BEGIN INFORMATION PROVIDED

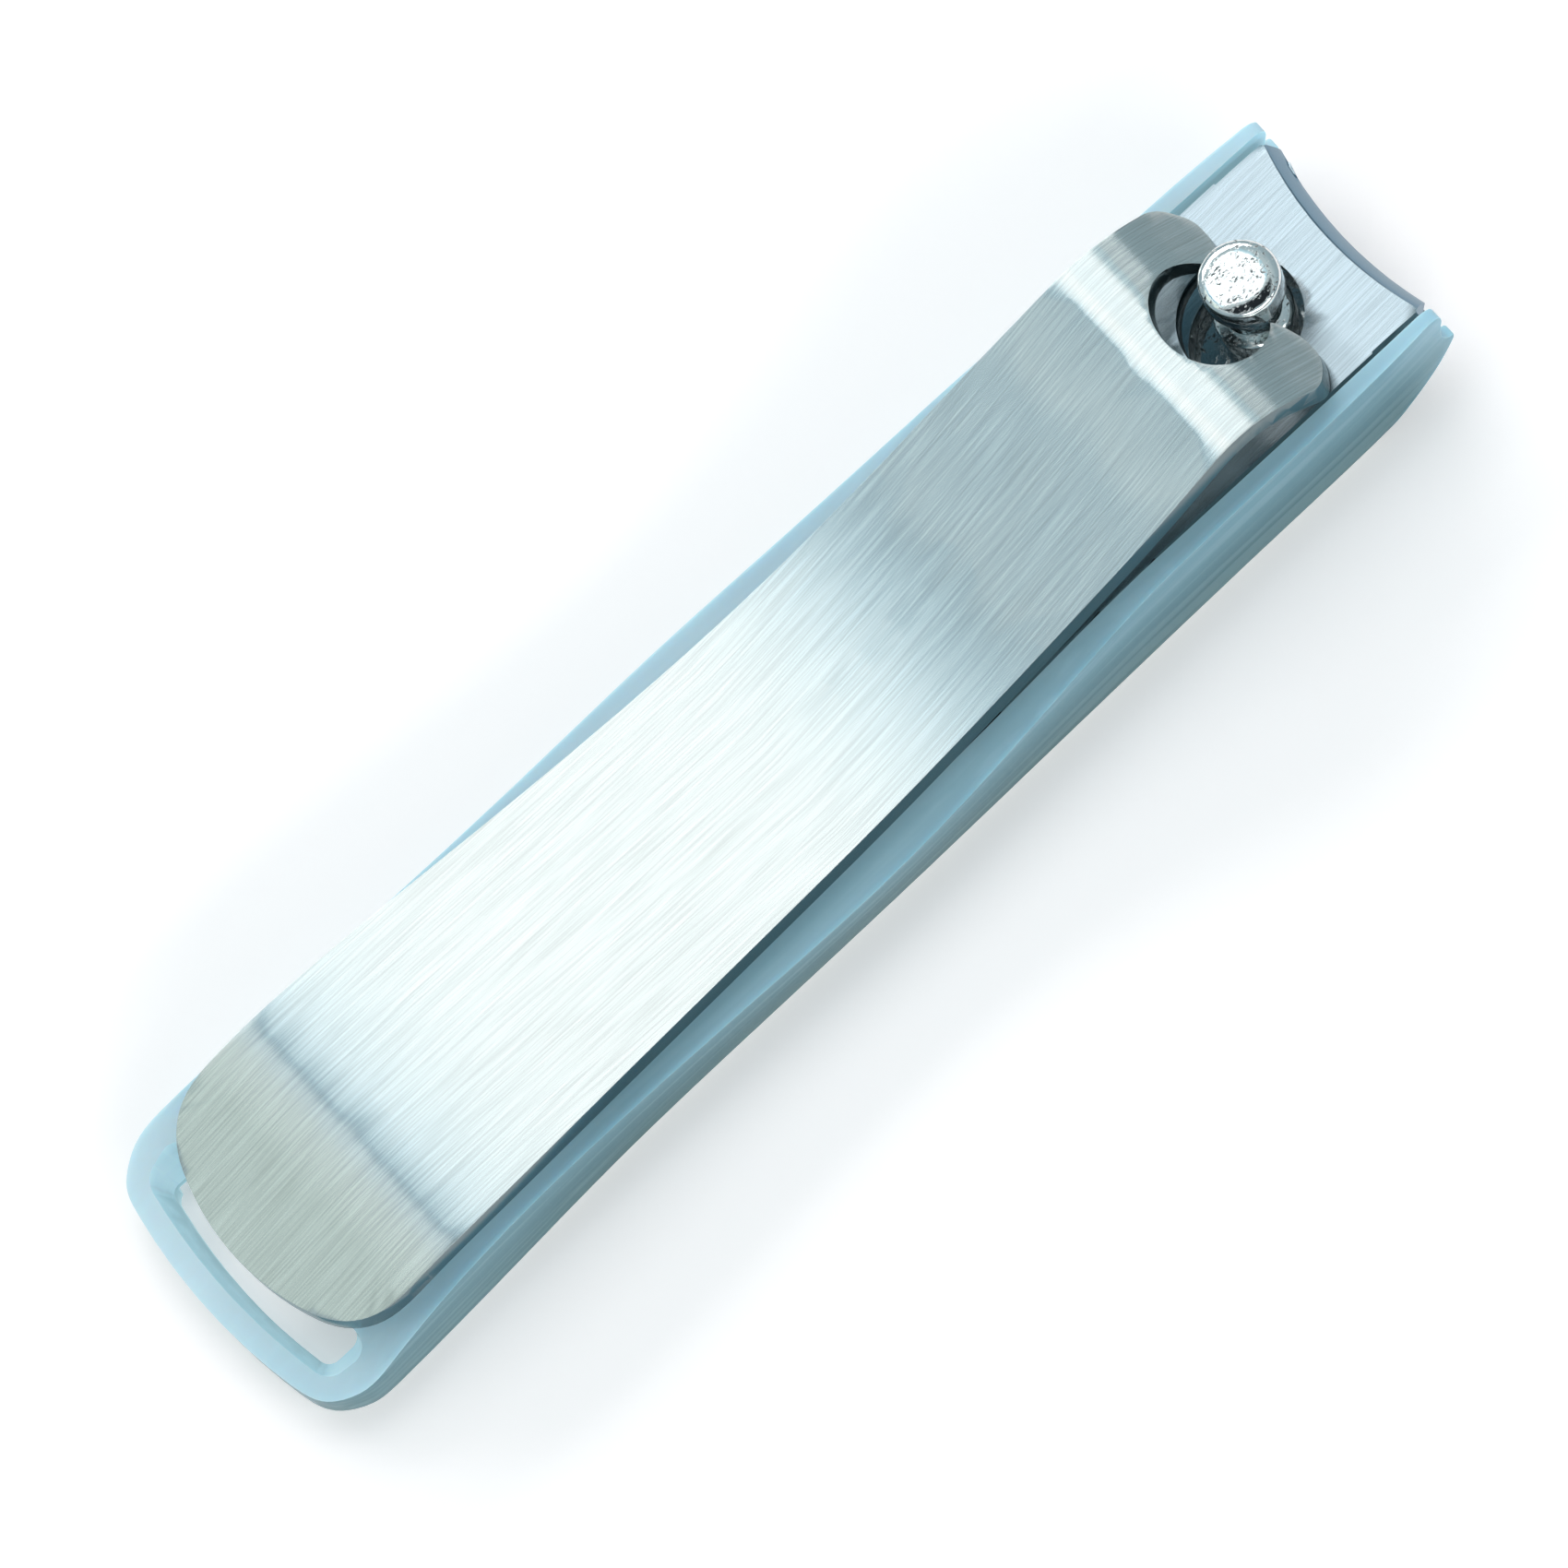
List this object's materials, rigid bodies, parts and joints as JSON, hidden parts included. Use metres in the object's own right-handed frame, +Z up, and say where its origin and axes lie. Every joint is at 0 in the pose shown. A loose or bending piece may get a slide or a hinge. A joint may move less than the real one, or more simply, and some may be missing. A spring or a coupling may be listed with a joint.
{
  "type": "nail clipper",
  "caption": "Large steel nail clipper with a fold-over lever on a swivelling post, in a translucent blue plastic catcher with a lanyard slot.",
  "frame": {"origin": "on the surface that the clipper lies on, under the middle of its length and width", "axes": "+X towards the cutting edges, +Y to the clipper's left, +Z up, away from the surface it lies on"},
  "size_m": [0.0819, 0.0192, 0.0111],
  "materials": {
    "catcher_plastic": "translucent light blue, moulded, smooth with fine scuffs",
    "lever_steel": "lengthwise satin brushing",
    "blade_steel": "satin brushing with ground cutting edges",
    "post_chrome": "polished, worn on top of the head"
  },
  "bodies": {
    "base": {"catcher": "catcher_plastic", "lower_blade": "blade_steel"},
    "jaw": {"upper_blade": "blade_steel", "tail_rivet": "post_chrome"},
    "post": {"post": "post_chrome"},
    "lever": {"lever": "lever_steel"}
  },
  "joints": [
    {"name": "jaw_close", "type": "hinge", "parent": "base", "child": "jaw", "pos_m": [-0.024, 0, 0.0022], "axis": [0, 1, 0], "range_deg": [0, 1.75], "stiffness_Nm_per_rad": 6},
    {"name": "post_swivel", "type": "hinge", "parent": "base", "child": "post", "pos_m": [0.03365, 0, 0.00155], "axis": [0, 0, 1], "continuous": true},
    {"name": "lever_flip", "type": "hinge", "parent": "post", "child": "lever", "pos_m": [0.03431, 0, 0.00785], "axis": [0, 1, 0], "range_deg": [0, 152]}
  ]
}
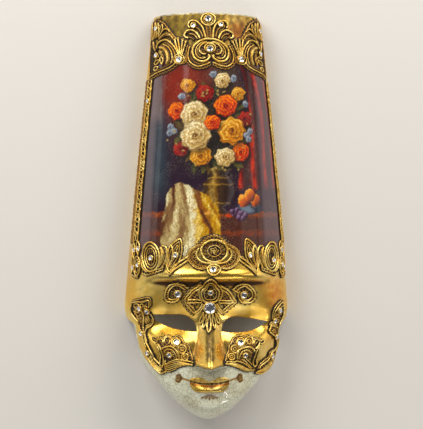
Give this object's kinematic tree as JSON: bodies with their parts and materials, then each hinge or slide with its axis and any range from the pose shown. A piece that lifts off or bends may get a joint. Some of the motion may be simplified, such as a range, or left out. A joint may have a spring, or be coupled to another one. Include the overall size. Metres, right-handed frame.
{
  "type": "pulcinella mask",
  "caption": "Tall carnival mask lying face up: a curved papier-mache shell with eye openings, nose and mouth, its hat trimmed with gilded lace and crystals round a picture.",
  "frame": {"origin": "middle of the outline, in the plane that the mask's back edges lie on", "axes": "+X to the viewer's right, +Y to the top of the hat, +Z out of the face"},
  "size_m": [0.1662, 0.405, 0.0907],
  "materials": {
    "gilded_papier_mache": "papier-mache under aged gold leaf, with ivory crackle varnish below the cheeks",
    "varnished_print": "printed paper under glossy crackle varnish",
    "gilded_lace": "stiffened cord lace, gilded, with brown wax in the hollows",
    "foiled_crystal": "faceted glass with a silvered flat back"
  },
  "bodies": {
    "root": {"brow_lace": "gilded_lace", "cheek_lace_left": "gilded_lace", "cheek_lace_right": "gilded_lace", "crown_lace": "gilded_lace", "crystal_braid_left": "foiled_crystal", "crystal_braid_right": "foiled_crystal", "crystal_brow_centre": "foiled_crystal", "crystal_brow_left": "foiled_crystal", "crystal_brow_quatrefoil": "foiled_crystal", "crystal_brow_right": "foiled_crystal", "crystal_cheek_left_lower": "foiled_crystal", "crystal_cheek_left_upper": "foiled_crystal", "crystal_cheek_right_lower": "foiled_crystal", "crystal_cheek_right_upper": "foiled_crystal", "crystal_crown_centre": "foiled_crystal", "crystal_crown_left_back_lower": "foiled_crystal", "crystal_crown_left_back_upper": "foiled_crystal", "crystal_crown_left_leaf": "foiled_crystal", "crystal_crown_left_oval": "foiled_crystal", "crystal_crown_left_side_lower": "foiled_crystal", "crystal_crown_left_side_upper": "foiled_crystal", "crystal_crown_right_back_lower": "foiled_crystal", "crystal_crown_right_leaf": "foiled_crystal", "crystal_crown_right_oval": "foiled_crystal", "crystal_crown_right_side_lower": "foiled_crystal", "crystal_crown_right_side_upper": "foiled_crystal", "crystal_temple_left_inner": "foiled_crystal", "crystal_temple_left_lower": "foiled_crystal", "crystal_temple_left_middle": "foiled_crystal", "crystal_temple_left_upper": "foiled_crystal", "crystal_temple_right_lower": "foiled_crystal", "crystal_temple_right_middle": "foiled_crystal", "crystal_temple_right_top": "foiled_crystal", "crystal_temple_right_upper": "foiled_crystal", "crystal_top_centre": "foiled_crystal", "crystal_top_crest": "foiled_crystal", "crystal_top_left_fan": "foiled_crystal", "crystal_top_left_lower": "foiled_crystal", "crystal_top_left_petal": "foiled_crystal", "crystal_top_left_upper": "foiled_crystal", "crystal_top_right_fan": "foiled_crystal", "crystal_top_right_lower": "foiled_crystal", "crystal_top_right_petal": "foiled_crystal", "crystal_top_right_upper": "foiled_crystal", "mask_shell": "gilded_papier_mache", "picture_panel": "varnished_print", "side_braid_left": "gilded_lace", "side_braid_right": "gilded_lace", "temple_lace_left": "gilded_lace", "temple_lace_right": "gilded_lace", "top_lace": "gilded_lace"}
  },
  "joints": []
}
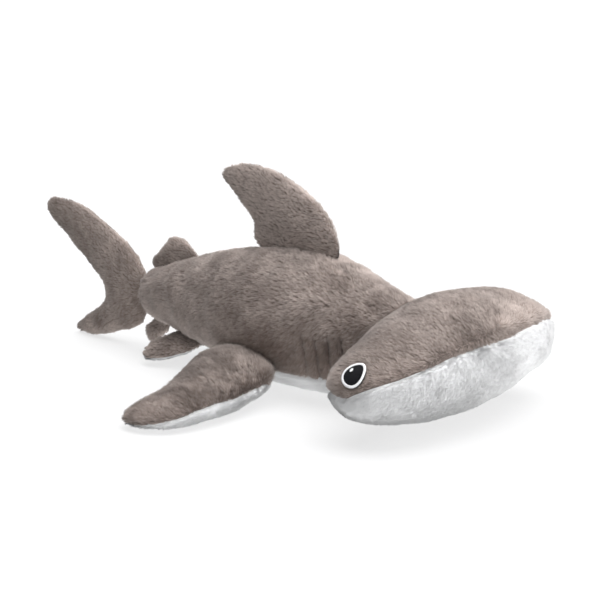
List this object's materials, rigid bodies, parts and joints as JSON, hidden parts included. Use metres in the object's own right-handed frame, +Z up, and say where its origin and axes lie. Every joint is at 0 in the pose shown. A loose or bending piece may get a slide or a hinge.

END INFORMATION PROVIDED

▶ THE PROBLEM
Would you reproduce all the entries exactly?

▶ EXERCISE RESPONSE
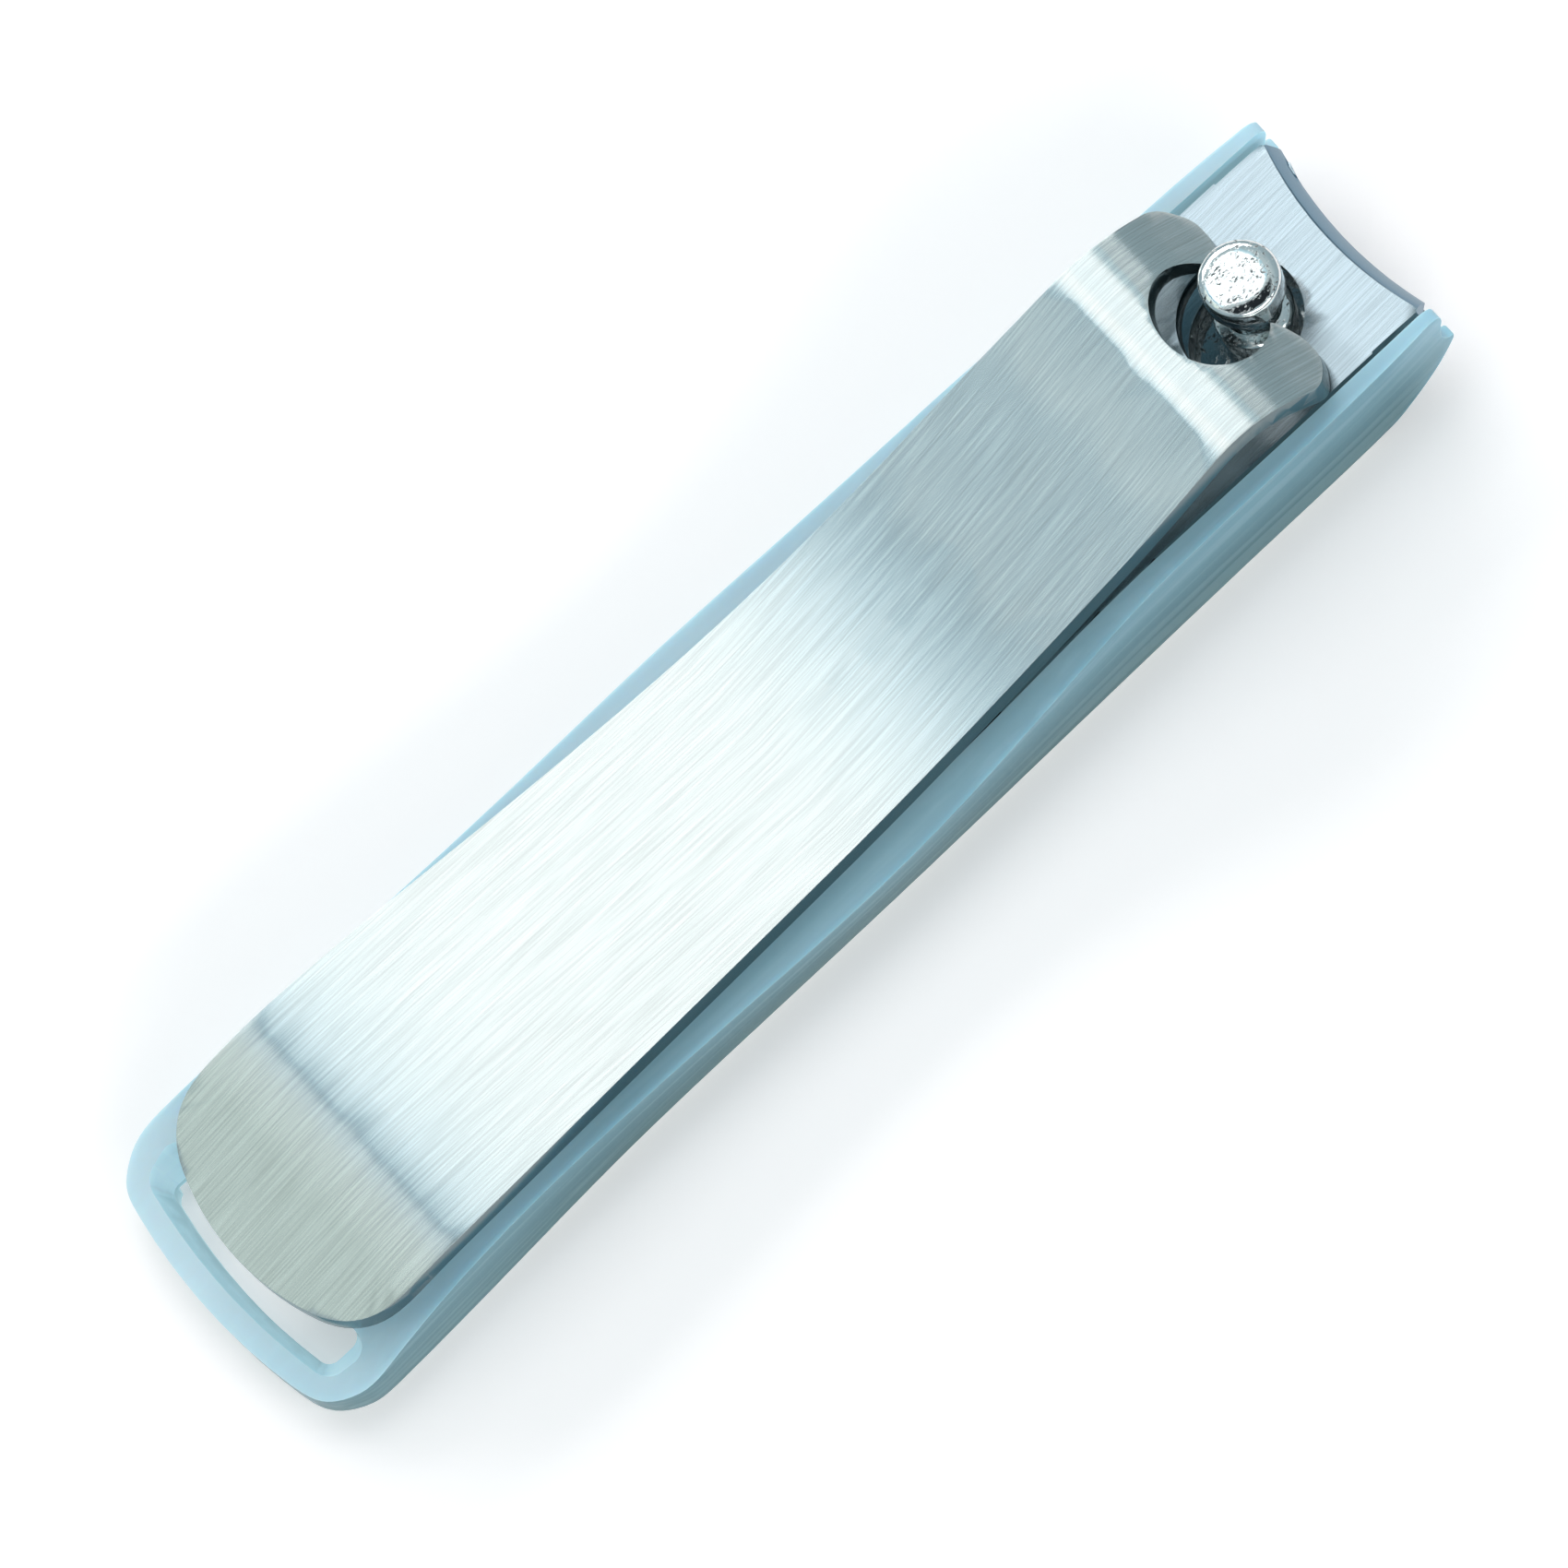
List this object's materials, rigid bodies, parts and joints as JSON, hidden parts included. Use metres in the object's own right-handed frame, +Z up, and say where its origin and axes lie. Every joint is at 0 in the pose shown. A loose or bending piece may get a slide or a hinge. A joint may move less than the real one, or more simply, and some may be missing. A spring or a coupling may be listed with a joint.
{
  "type": "nail clipper",
  "caption": "Large steel nail clipper with a fold-over lever on a swivelling post, in a translucent blue plastic catcher with a lanyard slot.",
  "frame": {"origin": "on the surface that the clipper lies on, under the middle of its length and width", "axes": "+X towards the cutting edges, +Y to the clipper's left, +Z up, away from the surface it lies on"},
  "size_m": [0.0819, 0.0192, 0.0111],
  "materials": {
    "catcher_plastic": "translucent light blue, moulded, smooth with fine scuffs",
    "lever_steel": "lengthwise satin brushing",
    "blade_steel": "satin brushing with ground cutting edges",
    "post_chrome": "polished, worn on top of the head"
  },
  "bodies": {
    "base": {"catcher": "catcher_plastic", "lower_blade": "blade_steel"},
    "jaw": {"upper_blade": "blade_steel", "tail_rivet": "post_chrome"},
    "post": {"post": "post_chrome"},
    "lever": {"lever": "lever_steel"}
  },
  "joints": [
    {"name": "jaw_close", "type": "hinge", "parent": "base", "child": "jaw", "pos_m": [-0.024, 0, 0.0022], "axis": [0, 1, 0], "range_deg": [0, 1.75], "stiffness_Nm_per_rad": 6},
    {"name": "post_swivel", "type": "hinge", "parent": "base", "child": "post", "pos_m": [0.03365, 0, 0.00155], "axis": [0, 0, 1], "continuous": true},
    {"name": "lever_flip", "type": "hinge", "parent": "post", "child": "lever", "pos_m": [0.03431, 0, 0.00785], "axis": [0, 1, 0], "range_deg": [0, 152]}
  ]
}
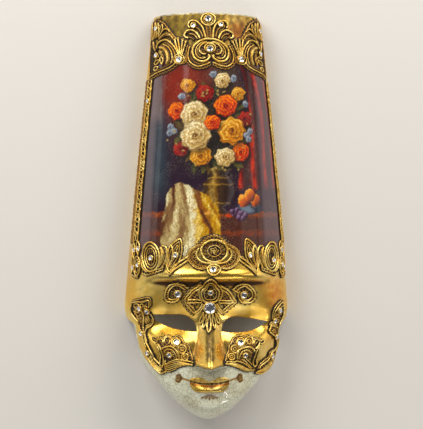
Give this object's kinematic tree as JSON: bodies with their parts and materials, then each hinge or slide with its axis and any range from the pose shown. A piece that lifts off or bends may get a joint. Some of the motion may be simplified, such as a range, or left out. A joint may have a spring, or be coupled to another one. Include the overall size. Metres, right-handed frame.
{
  "type": "pulcinella mask",
  "caption": "Tall carnival mask lying face up: a curved papier-mache shell with eye openings, nose and mouth, its hat trimmed with gilded lace and crystals round a picture.",
  "frame": {"origin": "middle of the outline, in the plane that the mask's back edges lie on", "axes": "+X to the viewer's right, +Y to the top of the hat, +Z out of the face"},
  "size_m": [0.1662, 0.405, 0.0907],
  "materials": {
    "gilded_papier_mache": "papier-mache under aged gold leaf, with ivory crackle varnish below the cheeks",
    "varnished_print": "printed paper under glossy crackle varnish",
    "gilded_lace": "stiffened cord lace, gilded, with brown wax in the hollows",
    "foiled_crystal": "faceted glass with a silvered flat back"
  },
  "bodies": {
    "root": {"brow_lace": "gilded_lace", "cheek_lace_left": "gilded_lace", "cheek_lace_right": "gilded_lace", "crown_lace": "gilded_lace", "crystal_braid_left": "foiled_crystal", "crystal_braid_right": "foiled_crystal", "crystal_brow_centre": "foiled_crystal", "crystal_brow_left": "foiled_crystal", "crystal_brow_quatrefoil": "foiled_crystal", "crystal_brow_right": "foiled_crystal", "crystal_cheek_left_lower": "foiled_crystal", "crystal_cheek_left_upper": "foiled_crystal", "crystal_cheek_right_lower": "foiled_crystal", "crystal_cheek_right_upper": "foiled_crystal", "crystal_crown_centre": "foiled_crystal", "crystal_crown_left_back_lower": "foiled_crystal", "crystal_crown_left_back_upper": "foiled_crystal", "crystal_crown_left_leaf": "foiled_crystal", "crystal_crown_left_oval": "foiled_crystal", "crystal_crown_left_side_lower": "foiled_crystal", "crystal_crown_left_side_upper": "foiled_crystal", "crystal_crown_right_back_lower": "foiled_crystal", "crystal_crown_right_leaf": "foiled_crystal", "crystal_crown_right_oval": "foiled_crystal", "crystal_crown_right_side_lower": "foiled_crystal", "crystal_crown_right_side_upper": "foiled_crystal", "crystal_temple_left_inner": "foiled_crystal", "crystal_temple_left_lower": "foiled_crystal", "crystal_temple_left_middle": "foiled_crystal", "crystal_temple_left_upper": "foiled_crystal", "crystal_temple_right_lower": "foiled_crystal", "crystal_temple_right_middle": "foiled_crystal", "crystal_temple_right_top": "foiled_crystal", "crystal_temple_right_upper": "foiled_crystal", "crystal_top_centre": "foiled_crystal", "crystal_top_crest": "foiled_crystal", "crystal_top_left_fan": "foiled_crystal", "crystal_top_left_lower": "foiled_crystal", "crystal_top_left_petal": "foiled_crystal", "crystal_top_left_upper": "foiled_crystal", "crystal_top_right_fan": "foiled_crystal", "crystal_top_right_lower": "foiled_crystal", "crystal_top_right_petal": "foiled_crystal", "crystal_top_right_upper": "foiled_crystal", "mask_shell": "gilded_papier_mache", "picture_panel": "varnished_print", "side_braid_left": "gilded_lace", "side_braid_right": "gilded_lace", "temple_lace_left": "gilded_lace", "temple_lace_right": "gilded_lace", "top_lace": "gilded_lace"}
  },
  "joints": []
}
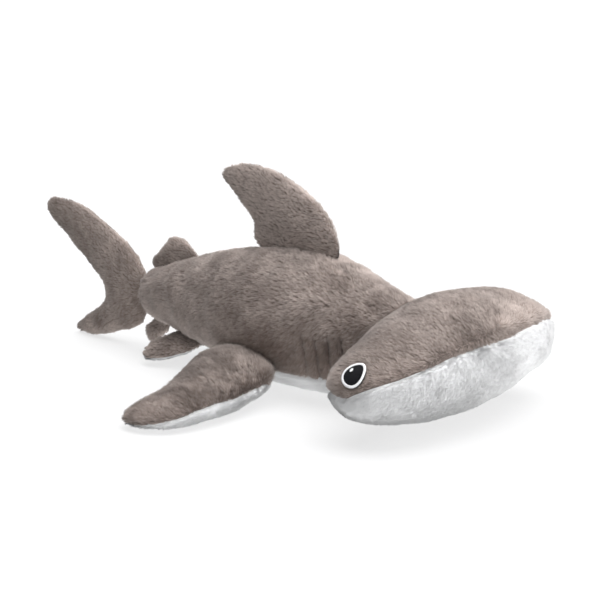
List this object's materials, rigid bodies, parts and joints as JSON, hidden parts included. Use metres in the object's own right-handed frame, +Z up, and say where its origin and axes lie. Every joint is at 0 in the pose shown. A loose or bending piece may get a slide or a hinge.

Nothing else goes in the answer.